Okay, I lied … for pure entertainment purposes. Kletter drags Lipschits across some fiery academic coals, & extinguishes the proposals of him & his co-authors (i.e., Ido Koch, Arie Shaus, & Shlomo Guil, “The Enigma of the Biblical Bath and the System of Liquid Volume Measurement During the First Temple Period” in Ugarit-Forschungen 42, pp. 453-78). Here are some choice quotations:
Page 23: “With regard to measures, notably bath, which do appear in early biblical sources (Isa. 5:10; 1 Kings 7), Lipschits et al. acknowledge that ‘in the administration and economy of First Temple Judah the only known measurement for liquid volume was the bath’, but contradict this by suggesting that ‘the bath was not a fixed measurement for liquid volume but rather the name of a specific jar — the Judahite storage jar’ (2012:458). (Footnote #2: I wonder what the difference between ‘known measurement’ and ‘fixed measurement’ is.)”
Page 24: “Lipschits et al. (2012) create an imaginary dichotomy between two sorts of biblical sources: ‘early’ (reliable, Iron Age administration/daily life) and ‘late’ (postexilic cult/utopia).”
Page 25, f/n #4: “It should be noted that in their discussion of Albright’s view, Lipschits et al. (2012) present an incorrect history of research. … Presenting these authors in the wrong order creates the impression that Inge refuted Albright, while the opposite is true.”
Page 26, f/n #5: “Lipschits et al. (2012) claimed that Albright was wrong, since they re-measured the rim of the bt lmlk jar as 7.3, not 8.15, cm. Hence, they claim, Albright should have reached a bath of c. 14 litres. Unfortunately, Lipschits et al. (2012) forgot to amend the second measure in the equation—that of the lmlk jar rim. They measured many ‘Judaean’ jars and state that their rim diameters vary between 8.2–9.4 cm and are ‘smaller than Albright’s assumed typical lmlk jar’ (from Sergi et al. , one can see that their ‘Judaean’ or ‘oval’ jars include lmlk, proto-lmlk, rosette jars, etc.). Yet Lipschits et al. (2012) used the same ‘wrong’ measure (10.8 cm) for lmlk jars used by Albright.”
Page 27: “If bath was the name of a jar, as suggested by Lipschits et al. (2012), it would be redundant to write ‘1 bath’ on this jar. Do we write ‘1 spoon’ on spoons or ‘1 jug’ on jugs?”

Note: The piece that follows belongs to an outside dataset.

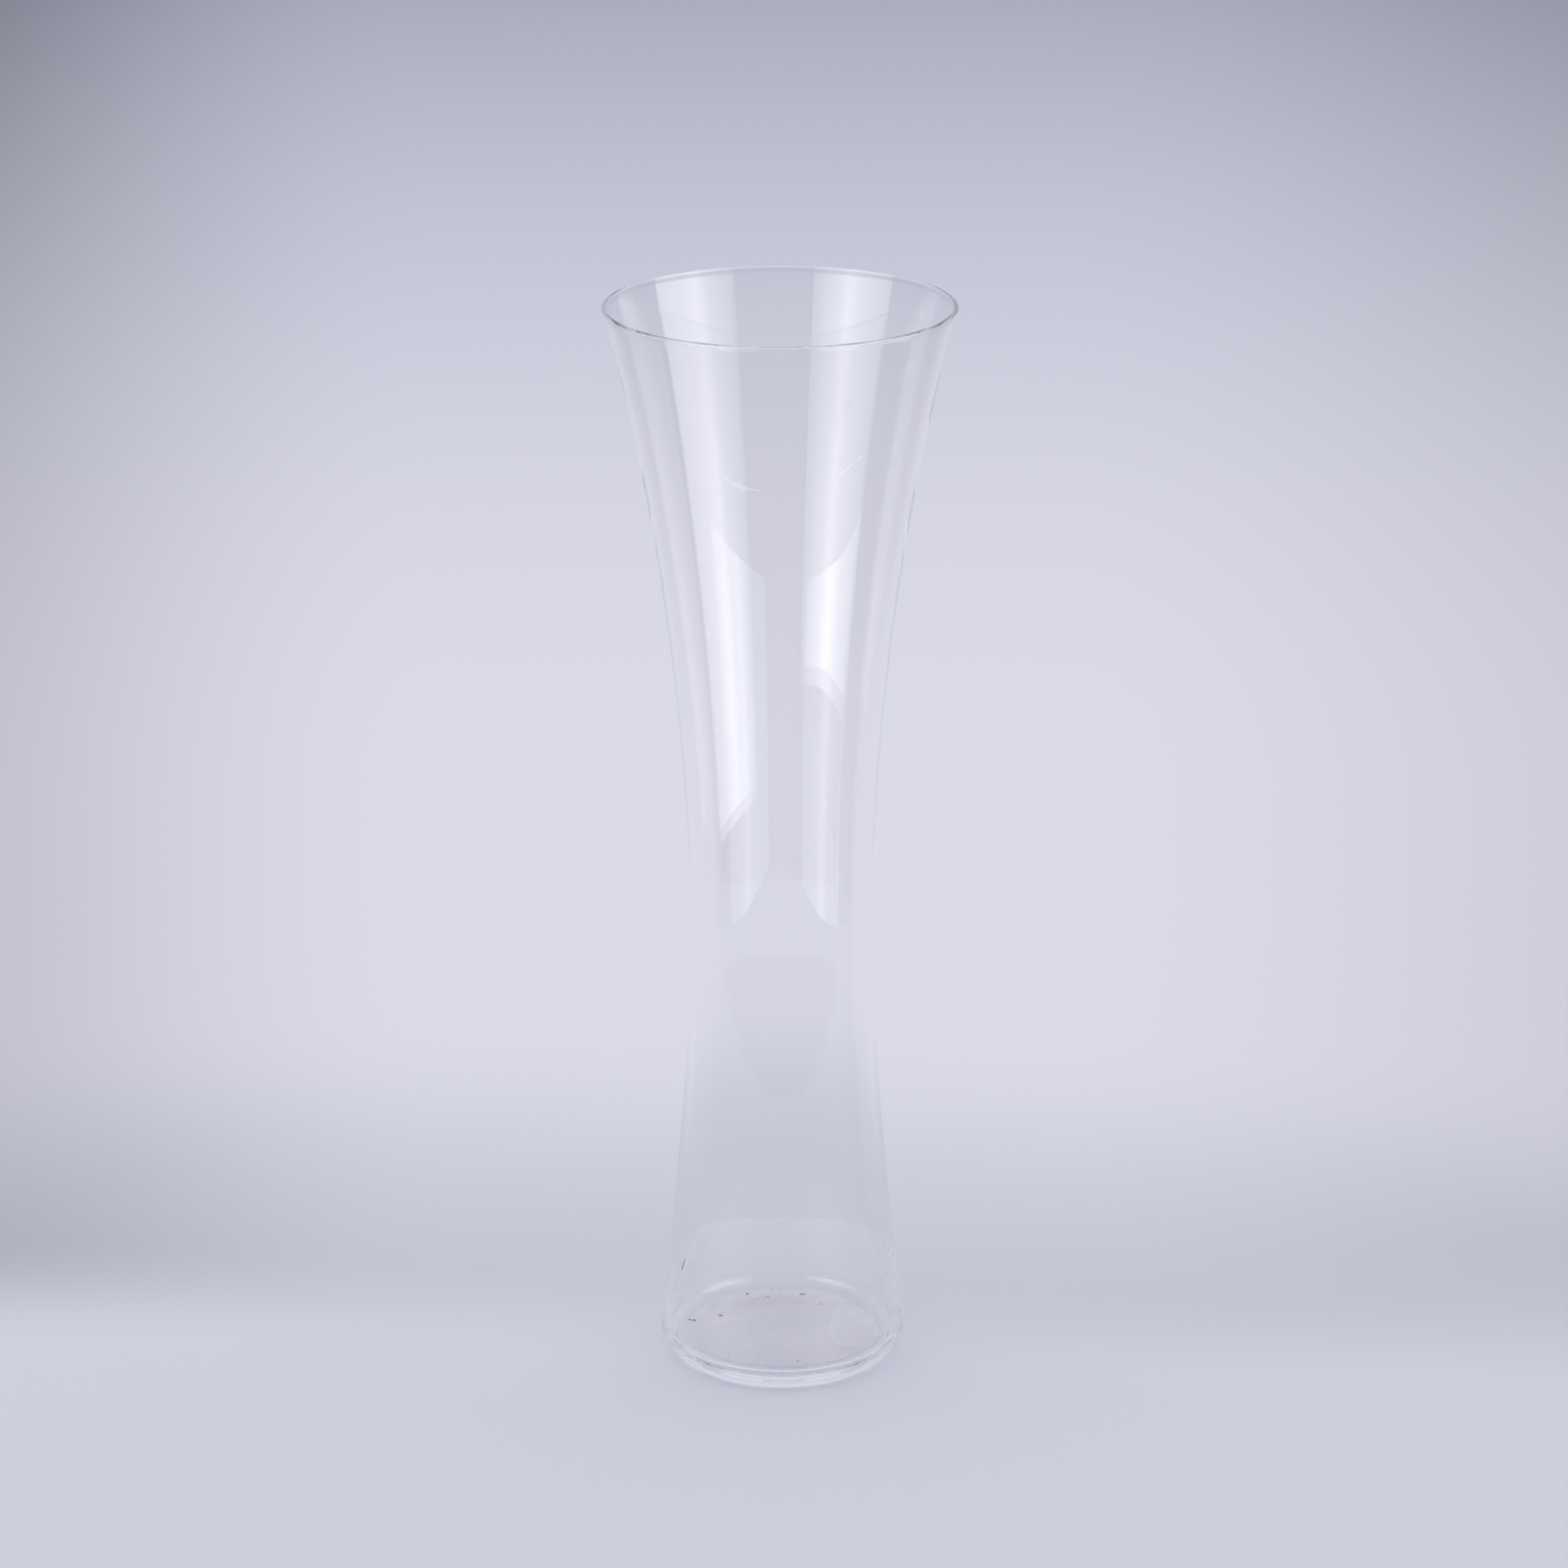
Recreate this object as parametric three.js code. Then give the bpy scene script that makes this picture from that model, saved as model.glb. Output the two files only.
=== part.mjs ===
// Clear glass vase, blown in one piece: a flared mouth, a waist and a wider foot with a thick base.
// Millimetres, +Z up. The origin is the centre of the standing ring, on the table plane.
import * as THREE from 'three';

// Outer shape
const height = 600;
const rimRadius = 94.3;
const waistRadius = 49.8;
const waistHeight = 252;
const footRadius = 68.1;
const rimFlare = 14.9;
const footLean = 6;

// Heel, the rounded turn between the wall of the foot and the table
const heelHeight = 13;
const heelWidth = 9;

// Underside, a flat standing ring round a shallow punt
const puntRadius = 47;
const puntDepth = 1;

// Glass thickness, measured level
const rimWall = 2.2;
const waistWall = 4.2;
const footWall = 4.8;
const baseThickness = 9;

// Inside of the base, where a fillet joins the floor to the wall
const floorRadius = 56;
const filletHeight = 8.5;

// Lip, melted to a bead that swells past the wall on both sides, and its depth down to the plain wall
const lipSwell = 0.25;
const lipRise = 1;
const lipDepth = 4;

// Length of the Bezier handles as a share of the chord; 0.39 makes a quarter turn circular
const wallHandle = 0.31;
const heelHandle = 0.2;
const roundHandle = 0.39;

// Facets
const turnSegments = 48;
const wallSteps = 12;
const roundSteps = 4;
const puntSteps = 4;

// A direction in the profile plane, leaning away from the axis by a number of degrees
function lean(degrees) {
  const angle = THREE.MathUtils.degToRad(degrees);
  return new THREE.Vector2(Math.sin(angle), Math.cos(angle));
}

// A Bezier stretch that leaves one point and reaches the next along the given directions
function sweep(from, fromDirection, to, toDirection, handle) {
  const reach = from.distanceTo(to) * handle;
  const leave = from.clone().addScaledVector(fromDirection, reach);
  const arrive = to.clone().addScaledVector(toDirection, -reach);
  return new THREE.CubicBezierCurve(from, leave, arrive, to);
}

// One side of the wall from the foot to the rim, narrowest at the waist
function wallSide(foot, waist, rim) {
  const upright = lean(0);
  return [
    sweep(foot, footUp, waist, upright, wallHandle),
    sweep(waist, upright, rim, rimUp, wallHandle),
  ];
}

// The same curve followed the other way
function reversed(curve) {
  return new THREE.CubicBezierCurve(curve.v3, curve.v2, curve.v1, curve.v0);
}

// Directions used by more than one corner
const outward = new THREE.Vector2(1, 0);
const inward = new THREE.Vector2(-1, 0);
const footUp = lean(-footLean);
const footDown = footUp.clone().negate();
const rimUp = lean(rimFlare);
const rimDown = rimUp.clone().negate();
const acrossLip = new THREE.Vector2(-rimUp.y, rimUp.x);

// The corners of the profile, each as radius and height
const puntTop = new THREE.Vector2(0, puntDepth);
const puntShoulder = new THREE.Vector2(puntRadius / 2, puntDepth);
const puntEdge = new THREE.Vector2(puntRadius, 0);
const heelBottom = new THREE.Vector2(footRadius - heelWidth, 0);
const heelTop = new THREE.Vector2(footRadius, heelHeight);
const outerWaist = new THREE.Vector2(waistRadius, waistHeight);
const innerWaist = new THREE.Vector2(waistRadius - waistWall, waistHeight);
const filletTop = new THREE.Vector2(footRadius - footWall, baseThickness + filletHeight);
const floorEdge = new THREE.Vector2(floorRadius, baseThickness);
const floorCentre = new THREE.Vector2(0, baseThickness);

// The lip: half an ellipse square to the wall, as high as the vase and as wide as its mouth
const halfLip = rimWall / 2 + lipSwell;
const lipReach = Math.hypot(halfLip * rimUp.y, lipRise * rimUp.x);
const lipCrest = Math.hypot(halfLip * rimUp.x, lipRise * rimUp.y);
const lipCentre = new THREE.Vector2(rimRadius - lipReach, height - lipCrest);
const lipTop = lipCentre.clone().addScaledVector(rimUp, lipRise);
const outerBead = lipCentre.clone().addScaledVector(acrossLip, -halfLip);
const innerBead = lipCentre.clone().addScaledVector(acrossLip, halfLip);
const neck = lipTop.clone().addScaledVector(rimUp, -lipDepth);
const outerLip = neck.clone().addScaledVector(acrossLip, -rimWall / 2);
const innerLip = neck.clone().addScaledVector(acrossLip, rimWall / 2);

const outerWall = wallSide(heelTop, outerWaist, outerLip);
const innerWall = wallSide(filletTop, innerWaist, innerLip);

// The closed profile, up the outside and down the inside, with the number of steps in each stretch
const stretches = [
  [new THREE.QuadraticBezierCurve(puntTop, puntShoulder, puntEdge), puntSteps],
  [new THREE.LineCurve(puntEdge, heelBottom), 1],
  [sweep(heelBottom, outward, heelTop, footUp, heelHandle), roundSteps],
  [outerWall[0], wallSteps],
  [outerWall[1], wallSteps],
  [sweep(outerLip, rimUp, outerBead, rimUp, roundHandle), roundSteps],
  [sweep(outerBead, rimUp, lipTop, acrossLip, roundHandle), roundSteps],
  [sweep(lipTop, acrossLip, innerBead, rimDown, roundHandle), roundSteps],
  [sweep(innerBead, rimDown, innerLip, rimDown, roundHandle), roundSteps],
  [reversed(innerWall[1]), wallSteps],
  [reversed(innerWall[0]), wallSteps],
  [sweep(filletTop, footDown, floorEdge, inward, roundHandle), roundSteps],
  [new THREE.LineCurve(floorEdge, floorCentre), 1],
];

// Points along the whole profile, with each shared corner once
function profilePoints() {
  const points = [puntTop];
  for (const [curve, steps] of stretches) {
    points.push(...curve.getPoints(steps).slice(1));
  }
  return points;
}

// The profile turned about the upright axis
function vaseGlass() {
  const geometry = new THREE.LatheGeometry(profilePoints(), turnSegments);
  geometry.rotateX(Math.PI / 2);
  const glass = new THREE.MeshStandardMaterial({
    color: 0xe6eef2,
    roughness: 0.04,
    metalness: 0,
    transparent: true,
    opacity: 0.35,
  });
  const vase = new THREE.Mesh(geometry, glass);
  vase.name = 'vase_glass';
  return vase;
}

const group = new THREE.Group();
group.add(vaseGlass());

export default group;
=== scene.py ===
# A tall clear glass vase, flared at the mouth and thick in the foot, on a pale studio table.
# Metres, +Z up. The vase stands at the origin and the camera looks along +Y.
import math
import random

import bmesh
import bpy
from mathutils import Matrix, Vector
from mathutils.geometry import interpolate_bezier


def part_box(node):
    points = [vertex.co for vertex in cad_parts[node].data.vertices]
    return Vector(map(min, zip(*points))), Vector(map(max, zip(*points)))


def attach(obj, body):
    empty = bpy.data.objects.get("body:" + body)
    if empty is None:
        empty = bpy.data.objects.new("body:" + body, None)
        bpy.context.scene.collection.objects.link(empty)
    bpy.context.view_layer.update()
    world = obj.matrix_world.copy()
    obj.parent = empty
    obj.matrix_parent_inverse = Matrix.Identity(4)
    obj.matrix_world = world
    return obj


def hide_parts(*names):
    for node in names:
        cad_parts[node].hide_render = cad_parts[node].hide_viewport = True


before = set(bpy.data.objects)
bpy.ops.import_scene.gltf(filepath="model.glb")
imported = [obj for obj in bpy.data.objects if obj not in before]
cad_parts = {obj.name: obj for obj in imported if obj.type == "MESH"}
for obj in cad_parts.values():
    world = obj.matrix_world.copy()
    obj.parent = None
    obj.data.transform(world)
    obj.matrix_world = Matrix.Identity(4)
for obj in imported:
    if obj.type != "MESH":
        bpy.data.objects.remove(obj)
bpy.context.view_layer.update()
mm = 0.001

# The photograph is square, so the sensor's width and the lens give the whole view
camera = {
    "lens": 117.06,
    "sensor": 36.0,
    "place": (0.0035, -2.6288, 1.2215),
    "pitch": -18.67,  # degrees below level
    "roll": 0.12,
    "farthest": 60,
}


def makeCamera():
    data = bpy.data.cameras.new("photoCamera")
    data.lens = camera["lens"]
    data.sensor_width = camera["sensor"]
    data.clip_end = camera["farthest"]
    obj = bpy.data.objects.new("photoCamera", data)
    bpy.context.scene.collection.objects.link(obj)
    obj.location = camera["place"]
    tilt = math.radians(90 + camera["pitch"])
    obj.rotation_euler = (tilt, math.radians(camera["roll"]), 0)
    bpy.context.scene.camera = obj


# Meshes

# Turns a finished bmesh into an object at the origin
def meshObject(name, bm, material, smooth=True):
    mesh = bpy.data.meshes.new(name)
    bm.to_mesh(mesh)
    bm.free()
    mesh.materials.append(material)
    if smooth:
        mesh.polygons.foreach_set("use_smooth", [True] * len(mesh.polygons))
    obj = bpy.data.objects.new(name, mesh)
    bpy.context.scene.collection.objects.link(obj)
    return obj


# The profile is drawn with x as the radius and z as the height
def lean(degrees):
    angle = math.radians(degrees)
    return Vector((math.sin(angle), 0, math.cos(angle)))


def straight(start, end, steps):
    return [start.lerp(end, step / steps) for step in range(steps + 1)]


def sweep(start, startWay, end, endWay, handle, steps):
    reach = (end - start).length * handle
    return interpolate_bezier(start, start + startWay * reach, end - endWay * reach, end, steps + 1)


glass = {
    "height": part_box("vase_glass")[1][2],
    "rimRadius": 94.3 * mm,
    "waistRadius": 49.8 * mm,
    "waistHeight": 252 * mm,
    "footRadius": 68.1 * mm,
    "rimFlare": 14.9,  # degrees outwards from upright
    "footLean": 6.0,
    "heelHeight": 13 * mm,
    "heelWidth": 9 * mm,
    "puntRadius": 47 * mm,
    "puntDepth": 1.0 * mm,
    "rimWall": 2.2 * mm,
    "waistWall": 4.2 * mm,
    "footWall": 4.8 * mm,
    "baseThickness": 9 * mm,
    "floorRadius": 56 * mm,
    "filletHeight": 8.5 * mm,
    "lipSwell": 0.25 * mm,  # how far the melted bead round the rim stands out from the wall on each side
    "lipRise": 1.0 * mm,
    "lipDepth": 4 * mm,  # from the bead's top to where the plain wall starts
    "frontSwell": 0.2,  # share of the swell that is left at the front of the hand-finished lip
    "wallHandle": 0.31,  # Bezier handles as a share of the chord
    "heelHandle": 0.2,
    "roundHandle": 0.39,
    "turnSteps": 360,
}

# How finely each stretch of the profile is drawn; the waist parts a wall's lower stretch from its upper one
profileSteps = {
    "punt": 10,
    "standingRing": 3,
    "heel": 12,
    "outerLower": 110,
    "outerUpper": 36,
    "lip": 8,
    "innerUpper": 30,
    "innerLower": 26,
    "fillet": 12,
    "floor": 6,
}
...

Page 28: “Consequently, the statement [by Lipschits et al. (2012)] that the log, hin, or bath were vessels and not measures is meaningless, since they were, in fact, both. … Lipschits et al. (2012) also confuse ‘fixed’ and ‘approximated’ measures.”
Page 32 (concluding sentence): “The ‘liquidation’ of the biblical liquid measures does not hold water.”
Okay, Raz, now tell us how you really feel! Ha! Ha! I admire people who avoid ambiguity!
After hearing about Yuval Peleg’s tragic death last month, I imagined how I would feel about my recent criticisms of Lipschits, Finkelstein, & Collins if one of those 3 prominent men were to meet the same untimely end. I revisited those thoughts when I heard about what happened to Rosenfeld, & reached the same conclusion: Each of us is accountable to God for what we do during the life God has given to us. Although I’ve made many mistakes in my life & would prefer to CTRL-Z some of them (i.e., undo them with a keystroke), I believe it’s important that if we know somebody has done something wrong, we should not keep silent while we still have the opportunity to say something.
I think it’s wonderful that Dr. Rosenfeld’s professional career ended with an unambiguous point about the study & publication of antiquities.